Without Lee around to get in everyone’s way on offense and get lit up on defense, the Warriors have gotten off to the best start in the NBA, with a 21-3 record and a 16-game winning streak that ended in The Grindhouse on Tuesday. In terms of pure statistics, Golden State is as good a team as there is in the league. However, when you start playing the match-up game in the playoffs, it looks like their chances to win it all will come down to two questions.

1. How will the pure 4-out approach play out against the best PF’s in the West?

It almost ended up working in the 2014 playoffs, when Jackson was forced to go 4-out after Andrew Bogut was injured. After they were down 2-1 to the LA Clippers in the first round, Jackson moved Lee to the 5 and started Draymond Green at the 4. They averaged 101 points in Games 1-3 and 110 points in Games 4-7. However, in the end, though, the lack of rim protection and size on the defensive glass doomed them. Would it have been different with Bogut at the 5 and Green at the 4?

Golden State’s 112-102 victory in Chicago a few weeks ago was the best-case scenario for a 4-out team playing a 2-in one. Pau Gasol and Taj Gibson were able to take advantage of their size upfront, but they had no answer for Green at the three-point line. The floor was spread so wide that the Warriors were able to tear holes through the Bulls defense. When everything goes right, the math becomes overwhelming. Green scored 31 points and hit 7 3’s in that game.

Their 105-98 loss to Memphis was the worst-case scenario. Zach Randolph was able to bully Golden State around the rim, with 17 points on 12 shots. Green, meanwhile, was unable to make him pay on the other end, repeatedly coming up short on jumpers and shooting 2-11 from the field.

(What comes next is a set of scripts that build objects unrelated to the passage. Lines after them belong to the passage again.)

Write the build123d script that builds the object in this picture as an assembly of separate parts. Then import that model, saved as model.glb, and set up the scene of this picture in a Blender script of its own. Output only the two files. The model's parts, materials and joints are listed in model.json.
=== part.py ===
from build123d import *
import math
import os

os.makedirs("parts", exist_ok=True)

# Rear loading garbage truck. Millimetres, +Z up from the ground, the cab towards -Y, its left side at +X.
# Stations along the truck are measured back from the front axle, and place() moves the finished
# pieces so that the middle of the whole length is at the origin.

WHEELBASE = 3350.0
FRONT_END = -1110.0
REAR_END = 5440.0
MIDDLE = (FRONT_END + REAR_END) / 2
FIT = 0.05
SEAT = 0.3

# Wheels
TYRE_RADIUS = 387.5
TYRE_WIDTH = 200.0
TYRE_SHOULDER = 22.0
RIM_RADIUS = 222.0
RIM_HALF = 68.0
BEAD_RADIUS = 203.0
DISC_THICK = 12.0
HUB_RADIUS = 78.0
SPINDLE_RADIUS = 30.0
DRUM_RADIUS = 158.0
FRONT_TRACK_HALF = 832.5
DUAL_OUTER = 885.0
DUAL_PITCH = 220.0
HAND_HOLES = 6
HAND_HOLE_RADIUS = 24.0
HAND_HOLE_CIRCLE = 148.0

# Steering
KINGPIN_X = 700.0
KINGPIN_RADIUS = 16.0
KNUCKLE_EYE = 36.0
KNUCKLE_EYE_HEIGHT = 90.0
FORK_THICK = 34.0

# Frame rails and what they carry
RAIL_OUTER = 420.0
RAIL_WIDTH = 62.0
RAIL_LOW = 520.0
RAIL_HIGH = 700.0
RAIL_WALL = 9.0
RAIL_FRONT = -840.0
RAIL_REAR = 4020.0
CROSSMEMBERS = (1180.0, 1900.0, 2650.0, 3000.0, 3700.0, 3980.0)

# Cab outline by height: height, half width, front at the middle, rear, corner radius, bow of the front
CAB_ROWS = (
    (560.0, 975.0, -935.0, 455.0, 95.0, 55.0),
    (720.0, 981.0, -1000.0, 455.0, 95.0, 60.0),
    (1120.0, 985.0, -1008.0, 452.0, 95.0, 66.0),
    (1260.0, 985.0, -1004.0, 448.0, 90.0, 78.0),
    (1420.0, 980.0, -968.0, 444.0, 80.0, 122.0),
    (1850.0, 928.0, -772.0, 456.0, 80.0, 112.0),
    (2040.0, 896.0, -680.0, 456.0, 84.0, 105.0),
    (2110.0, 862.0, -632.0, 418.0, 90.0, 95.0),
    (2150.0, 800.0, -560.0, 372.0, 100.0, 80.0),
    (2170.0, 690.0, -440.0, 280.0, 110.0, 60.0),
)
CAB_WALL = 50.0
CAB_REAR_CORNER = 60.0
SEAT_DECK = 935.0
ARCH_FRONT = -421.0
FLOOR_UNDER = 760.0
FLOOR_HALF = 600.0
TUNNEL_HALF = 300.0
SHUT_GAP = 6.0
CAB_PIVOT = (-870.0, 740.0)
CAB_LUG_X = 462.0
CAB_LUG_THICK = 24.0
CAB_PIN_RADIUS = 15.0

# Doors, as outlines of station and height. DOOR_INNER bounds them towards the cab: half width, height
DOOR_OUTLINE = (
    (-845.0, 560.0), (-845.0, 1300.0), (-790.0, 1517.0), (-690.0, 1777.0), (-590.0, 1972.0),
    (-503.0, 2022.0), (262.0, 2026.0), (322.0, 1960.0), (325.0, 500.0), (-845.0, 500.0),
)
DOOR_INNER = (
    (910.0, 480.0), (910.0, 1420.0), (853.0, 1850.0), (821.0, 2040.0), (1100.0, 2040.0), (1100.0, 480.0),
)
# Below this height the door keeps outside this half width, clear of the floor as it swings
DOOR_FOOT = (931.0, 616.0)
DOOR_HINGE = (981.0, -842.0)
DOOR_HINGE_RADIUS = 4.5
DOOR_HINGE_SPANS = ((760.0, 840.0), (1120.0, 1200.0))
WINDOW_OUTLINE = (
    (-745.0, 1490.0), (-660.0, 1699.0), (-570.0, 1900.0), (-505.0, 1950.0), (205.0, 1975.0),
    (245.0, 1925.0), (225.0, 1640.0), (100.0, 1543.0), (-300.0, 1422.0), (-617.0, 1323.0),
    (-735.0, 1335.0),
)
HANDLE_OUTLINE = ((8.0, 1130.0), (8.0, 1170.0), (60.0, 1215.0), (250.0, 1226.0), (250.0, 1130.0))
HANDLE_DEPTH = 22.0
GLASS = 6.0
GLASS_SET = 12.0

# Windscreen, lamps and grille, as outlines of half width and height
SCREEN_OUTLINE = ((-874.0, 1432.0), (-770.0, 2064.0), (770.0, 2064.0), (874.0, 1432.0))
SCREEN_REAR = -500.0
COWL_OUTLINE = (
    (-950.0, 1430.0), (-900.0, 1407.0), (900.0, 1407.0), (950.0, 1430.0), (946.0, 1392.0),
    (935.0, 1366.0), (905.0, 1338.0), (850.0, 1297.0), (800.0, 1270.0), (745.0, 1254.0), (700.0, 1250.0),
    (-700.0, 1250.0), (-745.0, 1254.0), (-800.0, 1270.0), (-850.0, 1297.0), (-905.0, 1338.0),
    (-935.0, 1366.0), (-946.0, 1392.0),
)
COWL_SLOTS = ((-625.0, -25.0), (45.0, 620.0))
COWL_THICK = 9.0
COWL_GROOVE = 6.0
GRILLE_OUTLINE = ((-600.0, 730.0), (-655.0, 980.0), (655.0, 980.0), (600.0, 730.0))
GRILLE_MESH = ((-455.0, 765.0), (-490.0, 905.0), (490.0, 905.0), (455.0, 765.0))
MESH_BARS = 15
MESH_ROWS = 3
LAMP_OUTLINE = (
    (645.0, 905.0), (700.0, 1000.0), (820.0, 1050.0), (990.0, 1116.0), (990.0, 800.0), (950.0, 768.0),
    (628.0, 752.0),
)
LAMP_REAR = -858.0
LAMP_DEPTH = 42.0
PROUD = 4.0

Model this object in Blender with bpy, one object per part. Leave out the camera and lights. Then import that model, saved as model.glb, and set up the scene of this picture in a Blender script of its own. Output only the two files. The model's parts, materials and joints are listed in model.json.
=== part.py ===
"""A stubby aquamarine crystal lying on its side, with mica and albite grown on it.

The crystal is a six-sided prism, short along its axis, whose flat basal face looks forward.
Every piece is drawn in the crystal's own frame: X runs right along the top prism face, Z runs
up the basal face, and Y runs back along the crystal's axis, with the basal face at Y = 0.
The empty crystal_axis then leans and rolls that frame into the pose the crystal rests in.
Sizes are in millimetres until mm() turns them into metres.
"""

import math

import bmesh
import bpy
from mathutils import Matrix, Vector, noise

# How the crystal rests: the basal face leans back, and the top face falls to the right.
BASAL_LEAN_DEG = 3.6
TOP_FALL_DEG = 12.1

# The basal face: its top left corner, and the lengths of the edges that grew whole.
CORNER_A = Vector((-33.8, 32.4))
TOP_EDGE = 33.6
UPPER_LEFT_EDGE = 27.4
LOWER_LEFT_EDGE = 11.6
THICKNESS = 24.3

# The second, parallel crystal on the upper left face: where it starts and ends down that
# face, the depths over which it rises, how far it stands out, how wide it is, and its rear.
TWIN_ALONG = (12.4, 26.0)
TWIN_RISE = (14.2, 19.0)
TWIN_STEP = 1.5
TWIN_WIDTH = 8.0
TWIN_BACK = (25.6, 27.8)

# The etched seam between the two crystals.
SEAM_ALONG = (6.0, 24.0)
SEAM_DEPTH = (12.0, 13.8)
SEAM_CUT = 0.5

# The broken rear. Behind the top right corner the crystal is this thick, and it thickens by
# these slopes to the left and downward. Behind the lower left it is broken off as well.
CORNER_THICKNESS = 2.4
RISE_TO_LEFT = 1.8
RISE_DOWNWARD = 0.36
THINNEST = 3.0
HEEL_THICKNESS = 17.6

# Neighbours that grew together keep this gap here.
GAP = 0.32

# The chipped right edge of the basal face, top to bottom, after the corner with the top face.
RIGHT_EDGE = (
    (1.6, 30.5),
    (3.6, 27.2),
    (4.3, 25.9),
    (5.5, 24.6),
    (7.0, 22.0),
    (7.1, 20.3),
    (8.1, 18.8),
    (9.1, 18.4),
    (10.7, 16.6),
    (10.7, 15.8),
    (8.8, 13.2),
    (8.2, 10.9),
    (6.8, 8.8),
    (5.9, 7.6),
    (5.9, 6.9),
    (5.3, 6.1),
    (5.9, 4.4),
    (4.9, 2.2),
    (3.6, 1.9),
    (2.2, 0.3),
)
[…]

The worry is that over a seven-game series, his legs are going to be worn down by all the wrestling he will have to do with guys like Blake and Z-Bo.

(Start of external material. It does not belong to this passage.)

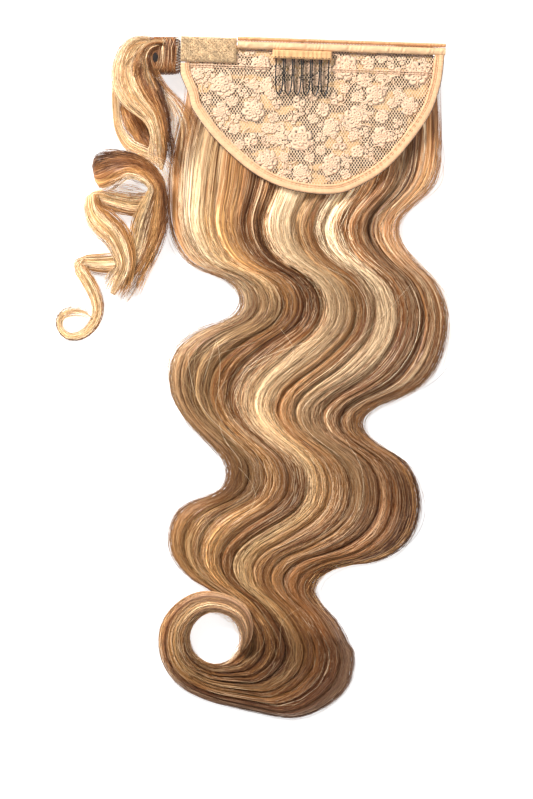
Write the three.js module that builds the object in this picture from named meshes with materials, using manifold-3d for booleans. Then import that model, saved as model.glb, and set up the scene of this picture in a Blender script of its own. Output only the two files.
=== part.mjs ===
// Wrap-around ponytail hairpiece, lying with its lace side up. Millimetres, +Z up.
import * as THREE from "three";
import { mergeVertices } from "three/addons/utils/BufferGeometryUtils.js";
import Module from "manifold-3d";

const wasm = await Module();
wasm.setup();

// Clearance between pieces that touch
const gap = 0.3;

// Lace base
const baseWidth = 158.4;
const baseDepth = 94.2;
const topEdgeDrop = 5.4;
const panelThickness = 1.2;
const bindingWidth = 5.7;
const bindingWall = 1.0;
const bindingSlotDepth = 3.5;

// Pieces sewn on the lace
const bandDepth = 6.2;
const bandHeight = 2.6;
const patchWidth = 33.6;
const patchDepth = 15.2;
const patchHeight = 1.8;
const sleeveWidth = 35.4;
const sleeveDepth = 5.1;
const sleeveWall = 1.0;
const sleeveStart = 55.2;
const combBarDiameter = 1.0;
const wireDiameter = 0.95;
const toothCount = 6;
const toothPitch = 5.4;
const toothLength = 23.8;
const toothHalfWidth = 2.15;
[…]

“Draymond is the heartbeat of the team,” said Steve Kerr after the Warriors win over the Mavs on Saturday. “He has guarded everybody - LaMarcus Aldridge early in the season, Anthony Davis last week. He just guards whoever he needs to, including on switches, when he’s handling PG’s or wings. Draymond is a huge part of our success and I think people are realizing that and he should get plenty of notoriety for his contributions.”

You can only tell so much from the individual match-ups in the regular season, since teams can alter their game-plans to focus on a match-up advantage over the course of a seven-game series. If Golden State ends up playing a team like Memphis (Z-Bo), the Clippers (Blake) or the Blazers (LaMarcus Aldridge) in the playoffs, it’s going to come down to which team can with the contrast of styles at the PF position and dictate the tempo of the game.

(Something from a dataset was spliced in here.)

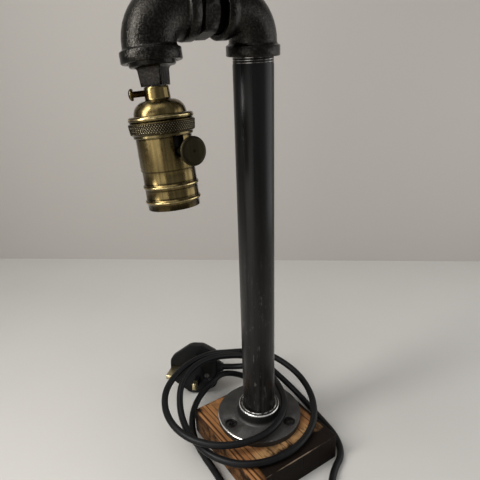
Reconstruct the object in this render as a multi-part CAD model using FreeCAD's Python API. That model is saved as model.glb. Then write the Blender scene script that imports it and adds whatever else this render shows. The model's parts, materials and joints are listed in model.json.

In theory, that type of series is where it would nice to have David Lee, but does anyone think he’s winning match-ups with elite PF’s? At least if you play Draymond and Barnes at the 4, you are going down playing your style instead of losing while pretending to be something you are not. And if you look at the way the NBA has been going over the last generation, you have to trust that the math will win and that the spread pick-and-roll will beat the post-up.

Where it gets really interesting is what happens if the Warriors play a team that wants to play 4-out with them.

2) Can someone beat Golden State at their own game?

Over the last three seasons, the Thunder and the Spurs have been the class of the West. They played in the 2012 WCF and the 2014 WCF and the only reason they didn’t play in the 2013 WCF is that Russell Westbrook got injured. Odds are, a team that wins the West this season is going to have to beat Oklahoma City and San Antonio. What makes those teams so dangerous in the playoffs is their versatility - they can play either 4-out or 2-in and still win.

The Thunder start Steven Adams and Serge Ibaka, but their most dangerous line-up is Ibaka at C and Kevin Durant at PF. This is what I mean by Golden State playing “pure” 4-out basketball - Oklahoma City could start Durant at PF all season and score all the points. Instead, they go with a more conservative defensive-minded line-up, with the idea that they can always go 4-out when they need to in the playoffs. The Ibaka/Durant tandem is an absolute nightmare match-up for the Warriors defense, since they don’t want Bogut on the three-point line.

The Spurs start Tim Duncan and Tiago Splitter, but they can play 4-out with Boris Diaw at PF and Duncan at C. Two years ago, Diaw was one of the keys to the Spurs getting past the Warriors in the second round, as he had the quickness to play their perimeter game on defense and the skill to punish their lack of size on offense.

Even after winning a ring, Diaw is still one of the most underrated players in the world. In a one-game scenario, he can be as good as anyone. In the last nine months, he played LeBron James to a draw in parts of the NBA Finals and absolutely smoked Marc Gasol in the World Cup. He’s essentially a much bigger version of Draymond Green. If they face San Antonio in the playoffs, Green may find out, in the inimitable words of Lionel Hollins, that there’s always a bigger man in a prison.

Trying to leverage a mismatch on the perimeter against a guy like Zach Randolph is a whole different animal than trying to beat Kevin Durant and Boris Diaw at their own games. It’s not so much that Green has to outplay those guys 1-out-1, but that Golden State is no longer the faster and more skilled team on the floor in that match-up, the advantage they have had over everyone else all season.

As great a start as Golden State is off too, all roads in the West still go through the stretch of I-35 from Oklahoma City to San Antonio.